======== MATERIAL ========

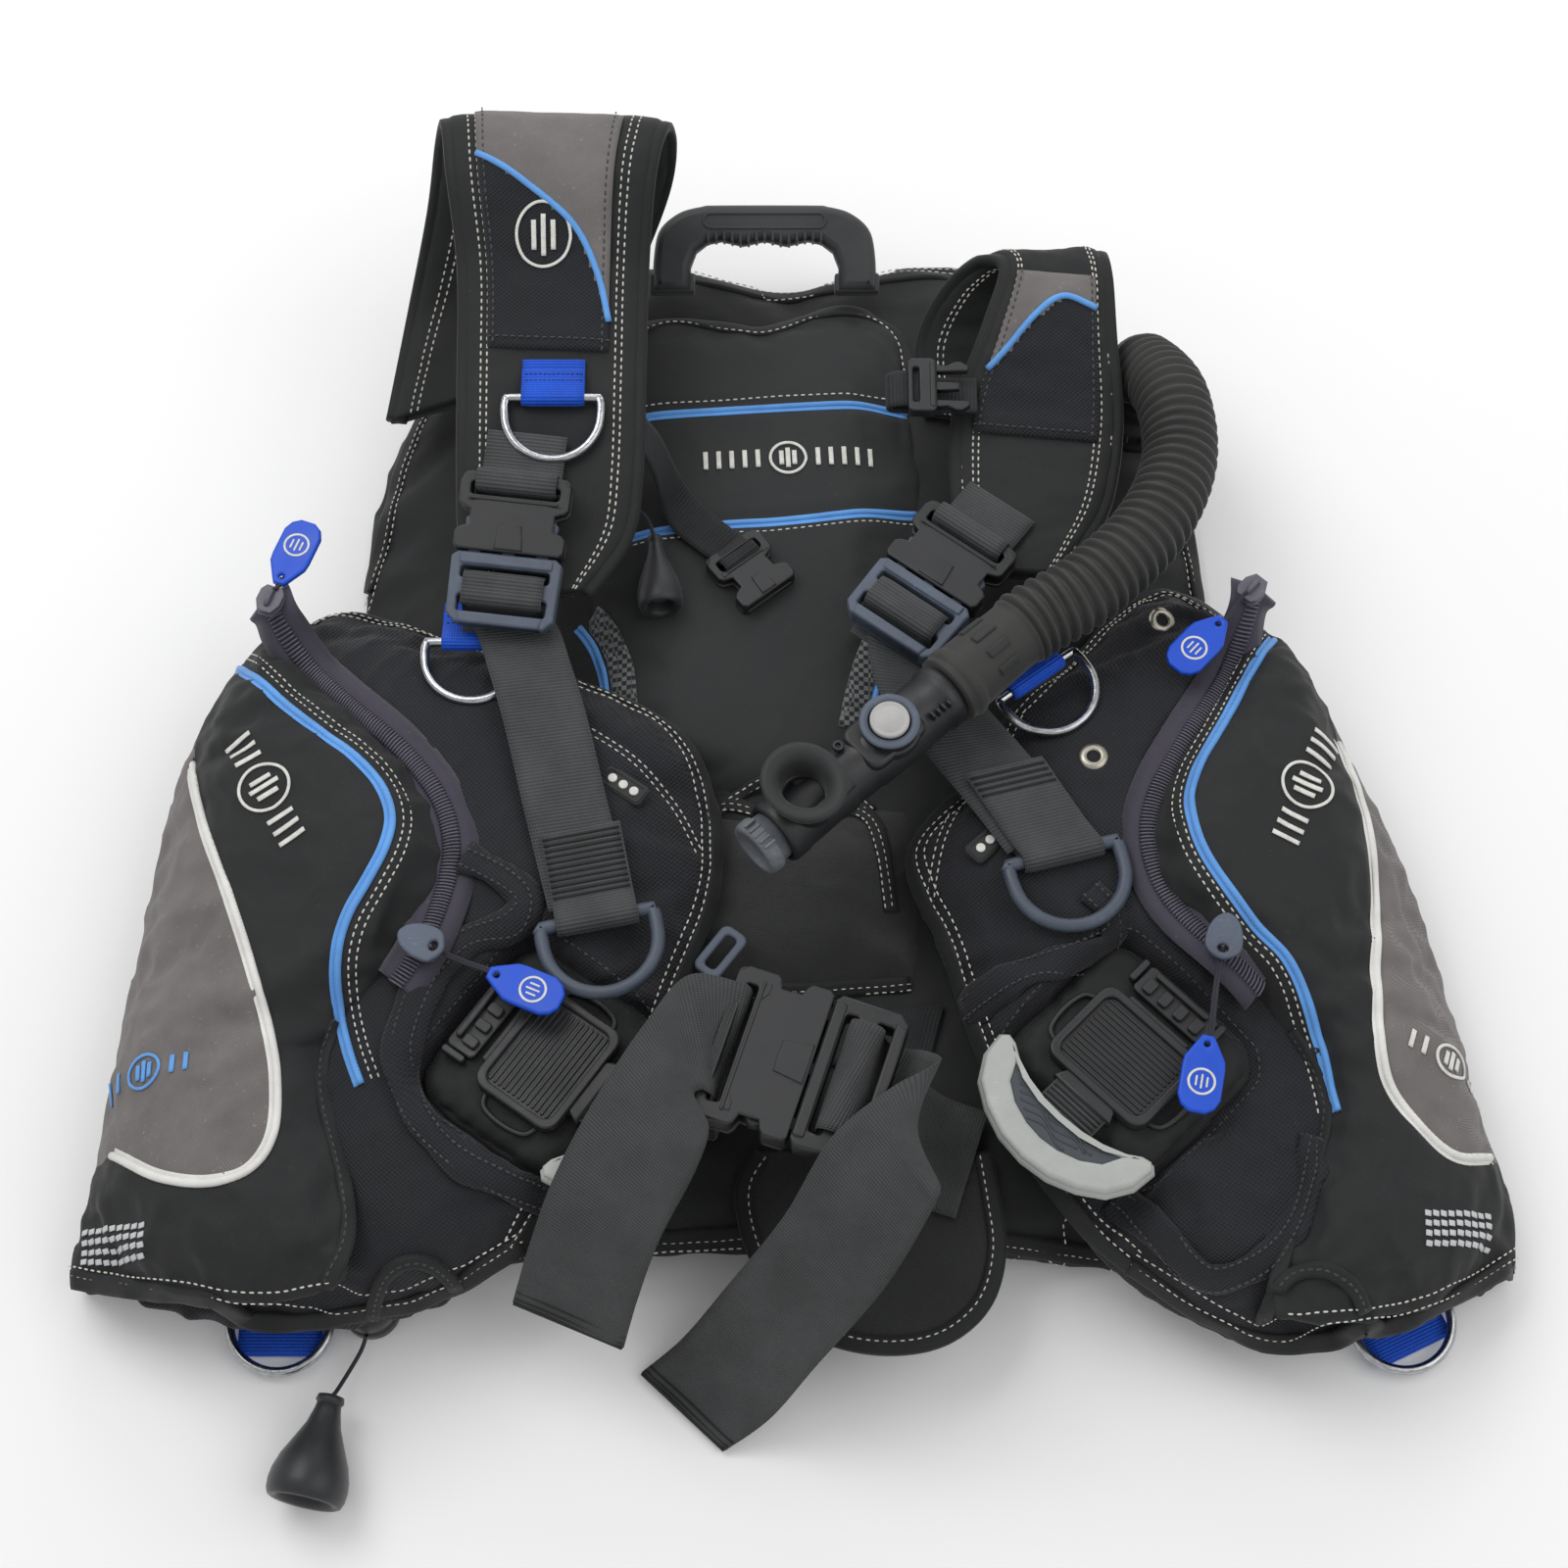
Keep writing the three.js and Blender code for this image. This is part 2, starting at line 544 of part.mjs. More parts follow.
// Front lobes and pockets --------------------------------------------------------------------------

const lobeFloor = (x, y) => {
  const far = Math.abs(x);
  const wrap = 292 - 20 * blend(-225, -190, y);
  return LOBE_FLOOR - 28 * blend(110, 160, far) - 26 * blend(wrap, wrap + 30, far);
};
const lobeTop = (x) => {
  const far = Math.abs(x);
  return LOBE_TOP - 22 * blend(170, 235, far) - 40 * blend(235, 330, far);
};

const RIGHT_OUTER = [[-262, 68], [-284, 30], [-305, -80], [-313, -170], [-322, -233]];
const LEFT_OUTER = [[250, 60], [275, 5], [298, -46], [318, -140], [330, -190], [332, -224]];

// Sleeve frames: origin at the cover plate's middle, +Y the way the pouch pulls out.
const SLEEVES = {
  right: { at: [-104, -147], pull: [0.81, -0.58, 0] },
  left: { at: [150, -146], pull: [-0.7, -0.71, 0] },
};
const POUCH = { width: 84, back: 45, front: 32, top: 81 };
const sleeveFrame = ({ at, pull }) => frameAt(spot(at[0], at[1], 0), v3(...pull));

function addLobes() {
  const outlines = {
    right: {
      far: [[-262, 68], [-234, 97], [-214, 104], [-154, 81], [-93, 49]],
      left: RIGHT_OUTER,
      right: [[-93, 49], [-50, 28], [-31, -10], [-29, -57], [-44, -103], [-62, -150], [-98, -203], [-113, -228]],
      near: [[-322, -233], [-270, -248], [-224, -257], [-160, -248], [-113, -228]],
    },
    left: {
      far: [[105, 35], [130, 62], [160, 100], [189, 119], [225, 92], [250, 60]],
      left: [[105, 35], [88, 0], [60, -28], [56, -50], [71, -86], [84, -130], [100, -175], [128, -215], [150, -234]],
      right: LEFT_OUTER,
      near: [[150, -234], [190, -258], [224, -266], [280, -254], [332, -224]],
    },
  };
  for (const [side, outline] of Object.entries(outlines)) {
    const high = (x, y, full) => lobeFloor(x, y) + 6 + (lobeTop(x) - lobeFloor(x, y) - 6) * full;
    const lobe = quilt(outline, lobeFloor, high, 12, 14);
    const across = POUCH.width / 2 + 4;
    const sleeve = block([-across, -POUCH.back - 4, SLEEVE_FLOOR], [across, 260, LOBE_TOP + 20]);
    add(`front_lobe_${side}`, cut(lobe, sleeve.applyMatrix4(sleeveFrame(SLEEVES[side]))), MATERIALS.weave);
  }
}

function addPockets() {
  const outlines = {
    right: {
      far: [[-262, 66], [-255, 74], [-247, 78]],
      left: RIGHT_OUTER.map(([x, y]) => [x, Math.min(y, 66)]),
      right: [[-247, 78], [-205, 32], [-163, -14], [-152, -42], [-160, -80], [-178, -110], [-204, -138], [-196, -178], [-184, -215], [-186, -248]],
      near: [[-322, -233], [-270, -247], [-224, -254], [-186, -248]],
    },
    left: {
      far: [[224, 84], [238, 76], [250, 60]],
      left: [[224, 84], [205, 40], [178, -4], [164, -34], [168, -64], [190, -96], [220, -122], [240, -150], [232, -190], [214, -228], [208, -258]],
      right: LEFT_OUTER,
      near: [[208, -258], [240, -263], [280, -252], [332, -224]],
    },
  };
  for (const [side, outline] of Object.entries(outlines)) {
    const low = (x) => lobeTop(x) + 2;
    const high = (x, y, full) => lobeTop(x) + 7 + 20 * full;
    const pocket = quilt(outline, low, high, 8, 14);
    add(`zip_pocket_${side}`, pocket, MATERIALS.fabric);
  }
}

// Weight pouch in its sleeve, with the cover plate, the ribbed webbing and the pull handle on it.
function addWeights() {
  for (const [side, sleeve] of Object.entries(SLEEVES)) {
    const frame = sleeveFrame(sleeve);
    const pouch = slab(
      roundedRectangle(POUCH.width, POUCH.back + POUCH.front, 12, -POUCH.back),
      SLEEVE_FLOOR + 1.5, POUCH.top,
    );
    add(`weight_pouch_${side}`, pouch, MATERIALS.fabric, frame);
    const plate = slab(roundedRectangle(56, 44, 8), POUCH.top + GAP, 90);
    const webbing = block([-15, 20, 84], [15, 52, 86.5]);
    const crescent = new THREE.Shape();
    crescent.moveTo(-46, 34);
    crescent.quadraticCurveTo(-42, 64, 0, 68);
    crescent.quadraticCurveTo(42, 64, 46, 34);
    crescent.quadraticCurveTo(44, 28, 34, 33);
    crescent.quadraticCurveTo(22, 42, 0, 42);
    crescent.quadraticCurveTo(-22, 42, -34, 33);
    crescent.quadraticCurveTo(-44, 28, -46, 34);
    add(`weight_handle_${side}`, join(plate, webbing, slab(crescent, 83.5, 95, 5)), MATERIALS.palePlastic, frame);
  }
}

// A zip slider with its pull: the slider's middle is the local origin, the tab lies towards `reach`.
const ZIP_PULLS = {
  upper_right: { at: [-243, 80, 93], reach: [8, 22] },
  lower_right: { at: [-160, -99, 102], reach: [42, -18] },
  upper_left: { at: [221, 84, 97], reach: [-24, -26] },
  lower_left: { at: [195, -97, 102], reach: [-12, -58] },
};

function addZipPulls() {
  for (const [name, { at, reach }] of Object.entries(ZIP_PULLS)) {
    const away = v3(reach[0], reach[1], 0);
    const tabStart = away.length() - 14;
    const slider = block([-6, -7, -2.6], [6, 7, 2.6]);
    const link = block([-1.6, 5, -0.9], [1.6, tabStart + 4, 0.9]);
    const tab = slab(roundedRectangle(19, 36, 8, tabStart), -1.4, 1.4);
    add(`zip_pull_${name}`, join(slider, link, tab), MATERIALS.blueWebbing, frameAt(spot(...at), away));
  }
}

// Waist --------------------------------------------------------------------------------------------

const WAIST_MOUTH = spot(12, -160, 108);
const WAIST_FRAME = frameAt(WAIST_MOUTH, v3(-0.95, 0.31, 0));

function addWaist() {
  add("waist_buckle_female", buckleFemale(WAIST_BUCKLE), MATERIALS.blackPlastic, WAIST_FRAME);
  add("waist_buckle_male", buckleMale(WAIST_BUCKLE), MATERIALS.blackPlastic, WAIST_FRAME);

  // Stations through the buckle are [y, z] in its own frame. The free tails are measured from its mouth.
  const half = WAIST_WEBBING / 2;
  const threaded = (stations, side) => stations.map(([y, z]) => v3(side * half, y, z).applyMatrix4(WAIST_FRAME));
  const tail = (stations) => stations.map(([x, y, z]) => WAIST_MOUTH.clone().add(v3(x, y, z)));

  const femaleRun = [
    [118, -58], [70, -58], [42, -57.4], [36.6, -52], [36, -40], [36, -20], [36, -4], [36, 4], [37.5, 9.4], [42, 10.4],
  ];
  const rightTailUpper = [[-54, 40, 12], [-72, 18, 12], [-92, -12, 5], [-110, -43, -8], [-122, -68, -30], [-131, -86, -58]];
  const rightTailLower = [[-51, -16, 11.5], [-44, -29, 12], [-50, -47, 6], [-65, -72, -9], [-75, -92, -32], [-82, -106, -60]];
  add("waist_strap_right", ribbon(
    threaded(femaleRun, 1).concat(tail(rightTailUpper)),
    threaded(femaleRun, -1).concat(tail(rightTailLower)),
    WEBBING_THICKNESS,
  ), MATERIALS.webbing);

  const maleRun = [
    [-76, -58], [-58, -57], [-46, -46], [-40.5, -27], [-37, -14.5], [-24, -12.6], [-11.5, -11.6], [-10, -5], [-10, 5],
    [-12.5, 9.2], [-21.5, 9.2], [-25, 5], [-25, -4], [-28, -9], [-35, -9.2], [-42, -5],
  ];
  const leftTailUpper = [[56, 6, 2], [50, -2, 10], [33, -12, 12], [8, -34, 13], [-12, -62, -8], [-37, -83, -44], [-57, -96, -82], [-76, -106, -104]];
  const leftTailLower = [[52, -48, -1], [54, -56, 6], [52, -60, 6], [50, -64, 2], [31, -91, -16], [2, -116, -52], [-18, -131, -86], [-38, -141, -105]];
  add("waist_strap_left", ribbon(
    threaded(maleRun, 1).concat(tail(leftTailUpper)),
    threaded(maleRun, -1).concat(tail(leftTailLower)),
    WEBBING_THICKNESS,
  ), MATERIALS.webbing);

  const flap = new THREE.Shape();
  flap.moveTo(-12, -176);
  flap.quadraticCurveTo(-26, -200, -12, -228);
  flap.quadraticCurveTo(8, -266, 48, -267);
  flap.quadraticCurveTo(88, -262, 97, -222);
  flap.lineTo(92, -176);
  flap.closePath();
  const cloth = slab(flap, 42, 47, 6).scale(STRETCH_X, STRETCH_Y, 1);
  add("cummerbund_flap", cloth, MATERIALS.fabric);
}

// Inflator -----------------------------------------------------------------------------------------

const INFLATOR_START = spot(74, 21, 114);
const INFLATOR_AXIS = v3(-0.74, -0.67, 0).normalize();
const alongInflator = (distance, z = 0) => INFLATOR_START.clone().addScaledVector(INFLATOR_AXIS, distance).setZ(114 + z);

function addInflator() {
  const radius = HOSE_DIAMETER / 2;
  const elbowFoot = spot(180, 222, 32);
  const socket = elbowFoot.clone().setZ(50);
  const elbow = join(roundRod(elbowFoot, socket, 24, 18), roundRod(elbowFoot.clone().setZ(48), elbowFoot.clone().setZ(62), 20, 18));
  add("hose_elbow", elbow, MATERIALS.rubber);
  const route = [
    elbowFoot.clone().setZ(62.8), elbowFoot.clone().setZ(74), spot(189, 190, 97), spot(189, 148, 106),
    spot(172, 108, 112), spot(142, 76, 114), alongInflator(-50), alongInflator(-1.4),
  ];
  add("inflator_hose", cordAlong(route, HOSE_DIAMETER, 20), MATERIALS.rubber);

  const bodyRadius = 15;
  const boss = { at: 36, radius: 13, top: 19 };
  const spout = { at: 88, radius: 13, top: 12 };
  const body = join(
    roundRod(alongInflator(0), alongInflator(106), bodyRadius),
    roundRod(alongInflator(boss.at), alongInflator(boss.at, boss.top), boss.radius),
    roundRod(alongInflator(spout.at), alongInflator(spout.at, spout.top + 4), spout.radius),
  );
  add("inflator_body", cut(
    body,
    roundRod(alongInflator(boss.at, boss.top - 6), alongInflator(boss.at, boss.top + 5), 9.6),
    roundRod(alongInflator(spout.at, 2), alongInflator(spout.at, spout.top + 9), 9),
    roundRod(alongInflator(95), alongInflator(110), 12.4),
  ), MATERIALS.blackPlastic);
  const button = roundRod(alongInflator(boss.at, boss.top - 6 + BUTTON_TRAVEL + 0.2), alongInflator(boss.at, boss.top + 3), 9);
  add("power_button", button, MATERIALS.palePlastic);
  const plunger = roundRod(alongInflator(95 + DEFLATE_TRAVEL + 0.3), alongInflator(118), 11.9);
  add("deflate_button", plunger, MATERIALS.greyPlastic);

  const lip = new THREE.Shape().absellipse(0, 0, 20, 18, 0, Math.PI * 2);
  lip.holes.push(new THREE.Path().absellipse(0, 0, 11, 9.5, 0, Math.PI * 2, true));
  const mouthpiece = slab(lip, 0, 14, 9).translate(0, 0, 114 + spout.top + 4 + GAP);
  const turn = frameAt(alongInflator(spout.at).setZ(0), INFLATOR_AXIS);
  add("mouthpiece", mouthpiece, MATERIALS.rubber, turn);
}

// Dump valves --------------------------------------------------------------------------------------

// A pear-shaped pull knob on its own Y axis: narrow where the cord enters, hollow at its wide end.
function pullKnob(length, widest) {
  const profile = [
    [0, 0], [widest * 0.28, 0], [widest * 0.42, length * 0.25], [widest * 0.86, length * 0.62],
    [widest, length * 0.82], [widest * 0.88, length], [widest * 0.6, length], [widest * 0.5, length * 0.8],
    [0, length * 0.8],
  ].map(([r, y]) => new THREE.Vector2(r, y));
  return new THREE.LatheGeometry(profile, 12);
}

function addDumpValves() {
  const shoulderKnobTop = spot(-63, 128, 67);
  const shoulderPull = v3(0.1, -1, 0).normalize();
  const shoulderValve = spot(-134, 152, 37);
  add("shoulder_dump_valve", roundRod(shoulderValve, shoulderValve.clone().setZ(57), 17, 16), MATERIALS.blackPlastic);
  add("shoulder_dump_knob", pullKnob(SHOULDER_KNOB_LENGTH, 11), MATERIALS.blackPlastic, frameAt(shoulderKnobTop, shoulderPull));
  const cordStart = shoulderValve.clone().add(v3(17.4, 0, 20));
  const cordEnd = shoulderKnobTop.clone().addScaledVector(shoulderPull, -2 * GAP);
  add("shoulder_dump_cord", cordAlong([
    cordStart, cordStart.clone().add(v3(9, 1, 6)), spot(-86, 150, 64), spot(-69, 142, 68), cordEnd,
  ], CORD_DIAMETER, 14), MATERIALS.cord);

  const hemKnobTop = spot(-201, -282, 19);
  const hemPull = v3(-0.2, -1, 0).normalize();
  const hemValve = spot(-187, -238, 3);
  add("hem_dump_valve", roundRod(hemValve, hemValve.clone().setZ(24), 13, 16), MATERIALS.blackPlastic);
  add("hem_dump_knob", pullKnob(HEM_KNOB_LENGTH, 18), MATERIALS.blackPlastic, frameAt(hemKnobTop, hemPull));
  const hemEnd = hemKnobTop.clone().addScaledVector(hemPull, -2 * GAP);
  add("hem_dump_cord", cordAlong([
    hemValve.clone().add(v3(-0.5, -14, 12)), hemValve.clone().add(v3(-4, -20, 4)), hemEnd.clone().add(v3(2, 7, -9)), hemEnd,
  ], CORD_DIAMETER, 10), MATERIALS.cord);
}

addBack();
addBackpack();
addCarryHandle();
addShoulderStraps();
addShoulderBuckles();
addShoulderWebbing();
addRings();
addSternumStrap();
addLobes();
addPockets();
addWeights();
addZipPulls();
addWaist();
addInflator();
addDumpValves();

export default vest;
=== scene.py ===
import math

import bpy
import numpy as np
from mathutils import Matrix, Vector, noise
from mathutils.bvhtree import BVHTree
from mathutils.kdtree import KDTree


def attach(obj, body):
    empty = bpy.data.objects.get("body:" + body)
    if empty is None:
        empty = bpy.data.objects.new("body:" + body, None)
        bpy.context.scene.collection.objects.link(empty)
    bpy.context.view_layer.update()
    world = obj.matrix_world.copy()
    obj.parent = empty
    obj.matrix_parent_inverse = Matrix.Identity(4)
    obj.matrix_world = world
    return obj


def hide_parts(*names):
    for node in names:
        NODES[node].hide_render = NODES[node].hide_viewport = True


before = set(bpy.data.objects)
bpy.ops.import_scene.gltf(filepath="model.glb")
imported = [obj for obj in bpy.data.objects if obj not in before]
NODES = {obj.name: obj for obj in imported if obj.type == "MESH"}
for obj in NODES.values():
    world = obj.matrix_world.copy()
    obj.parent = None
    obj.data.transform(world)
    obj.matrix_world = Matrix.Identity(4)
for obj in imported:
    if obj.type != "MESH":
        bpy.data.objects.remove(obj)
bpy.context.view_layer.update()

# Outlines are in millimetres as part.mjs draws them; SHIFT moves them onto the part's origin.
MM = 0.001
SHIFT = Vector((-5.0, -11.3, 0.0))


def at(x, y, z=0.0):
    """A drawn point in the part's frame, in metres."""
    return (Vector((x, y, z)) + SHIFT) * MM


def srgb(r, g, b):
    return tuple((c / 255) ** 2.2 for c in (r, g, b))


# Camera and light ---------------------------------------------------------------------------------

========

> INSTRUCTIONS FOR THE TASK
Only the lines from the start of the data to the line holding "-190], [332, -224]];" are wanted; return them exactly, both ends included.

> EXERCISE OUTPUT
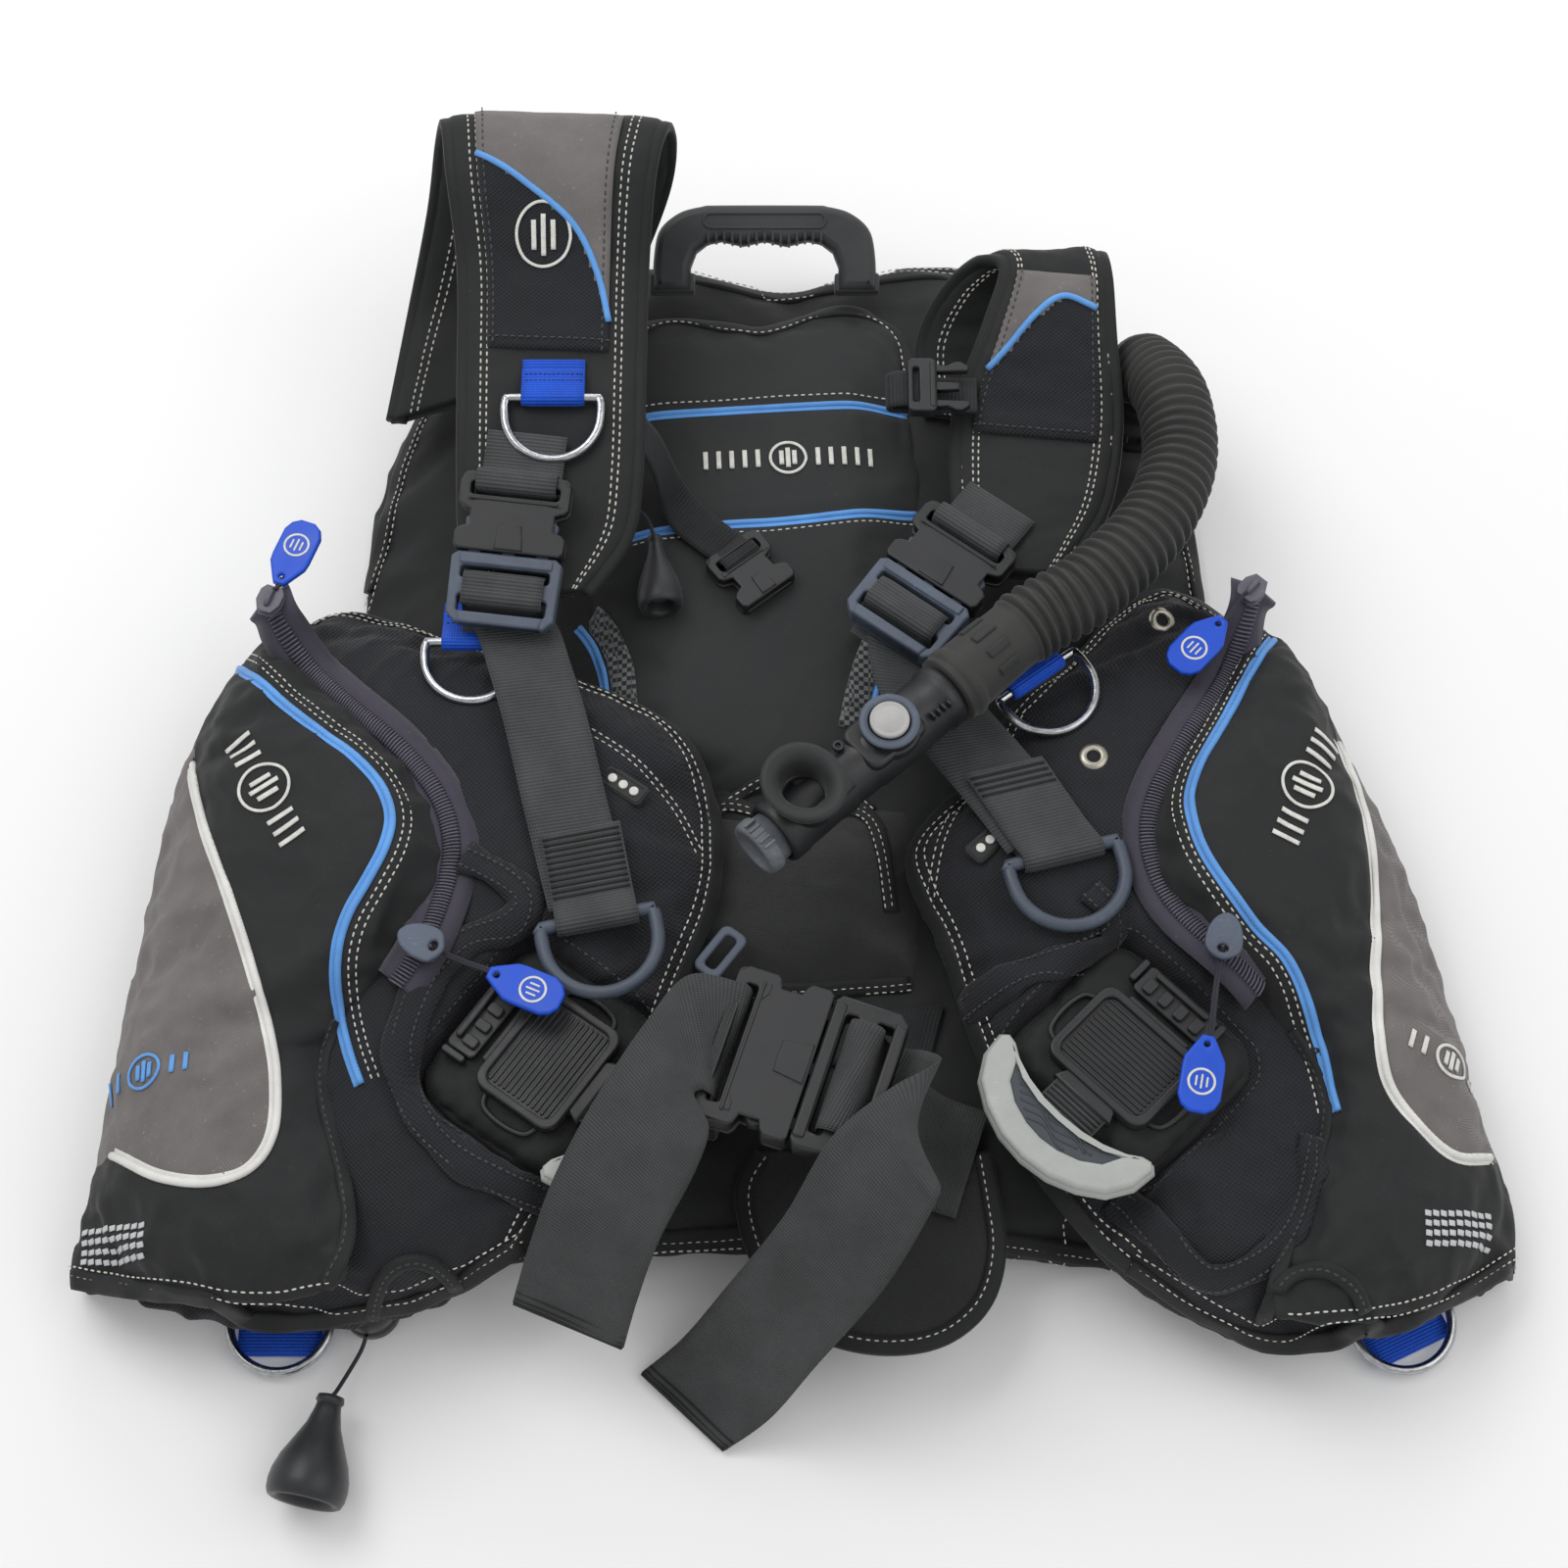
Keep writing the three.js and Blender code for this image. This is part 2, starting at line 544 of part.mjs. More parts follow.
// Front lobes and pockets --------------------------------------------------------------------------

const lobeFloor = (x, y) => {
  const far = Math.abs(x);
  const wrap = 292 - 20 * blend(-225, -190, y);
  return LOBE_FLOOR - 28 * blend(110, 160, far) - 26 * blend(wrap, wrap + 30, far);
};
const lobeTop = (x) => {
  const far = Math.abs(x);
  return LOBE_TOP - 22 * blend(170, 235, far) - 40 * blend(235, 330, far);
};

const RIGHT_OUTER = [[-262, 68], [-284, 30], [-305, -80], [-313, -170], [-322, -233]];
const LEFT_OUTER = [[250, 60], [275, 5], [298, -46], [318, -140], [330, -190], [332, -224]];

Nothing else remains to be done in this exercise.